本稿では, 「中国産業別資本投入の推計(1)」の続きとして中国41産業の資本サービスの測定について報告したい。今回, 産業別資本サービスの測定に当たって, 理論的アプローチを確認したうえで, 資本ストックの再測定, すなわち, 資本財別資本ストックデータベースの構築をはじめ, 産業別付加価値や産業別労働賃金のデータ収集と推計, 資本収益率, 資本サービス価格などの指標の推計を行なう。先行研究などと比較して, 今回の測定はいくつかの特徴を持っている。
第1に, 資本財別資本ストックの測定を行なうことである。1996年以降『中国固定投資統計年鑑』では建物・設備・その他の三つに分けた固定資産投資種類のデータを発表している。本測定は既存のデータを用いてデータの欠落のある年についてRAS法によって測定する。
第2に, 農村部固定資産投資について調整を行なう。中国では, 産業細分類の固定資産投資データは都市部について発表しているが, 農村のデータはない。今回はいくつかの仮定を設けることによって農村部の産業別固定資産投資データを算出した。
第3に, 資本サービス価格の測定において現行税制度を考慮しないケースと考慮するケースの算出によって, 推計結果の比較を行なった。
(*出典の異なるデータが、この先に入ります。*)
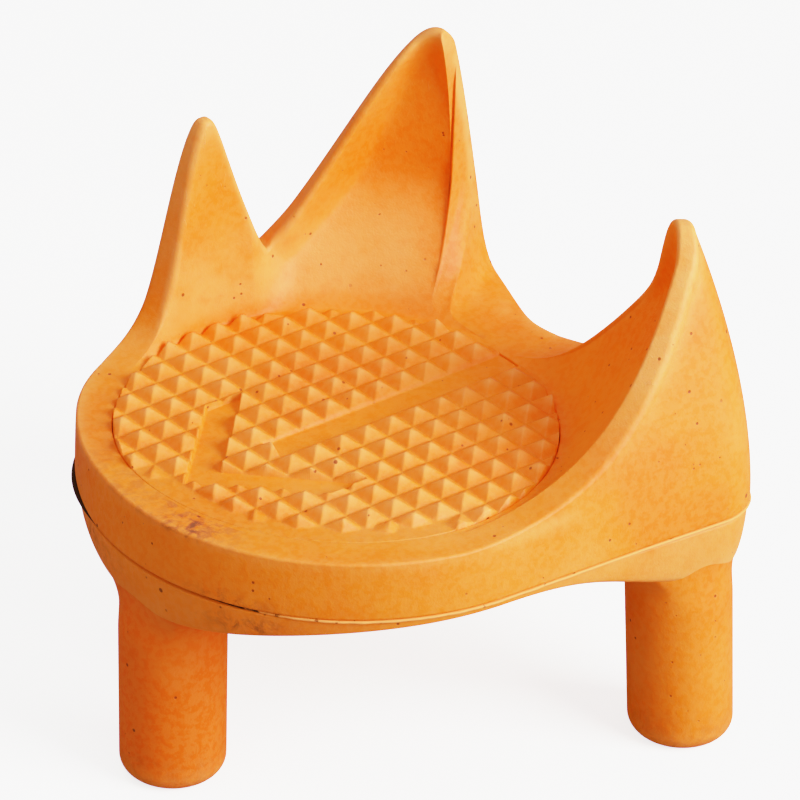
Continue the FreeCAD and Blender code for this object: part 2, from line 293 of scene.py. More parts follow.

本測定の結果を踏まえて, 次のことがいえると思う。まず, 資本投入は2001年を境界として, 急速に拡大していることが分かった。次に, 資本生産性は資本投入の増大に伴って, 2001年以降低下傾向に変化した。しかし, 非鉱工業は2001年以前でも, 資本生産性の低下が見られる。さらに, 推測期間において, 資本収益率も低下したが, 全41部門のうち, 電力やその他鉱石採掘業, 不動産などの数少ない産業を除いて高い収益率を維持している。また, 資本投入の質的変化に関しては, 全般的に低い上昇率しか見られなかったものの, 2001年以降資本サービス価格の下落に伴ってはっきりとした資本サービスの上昇が観察された。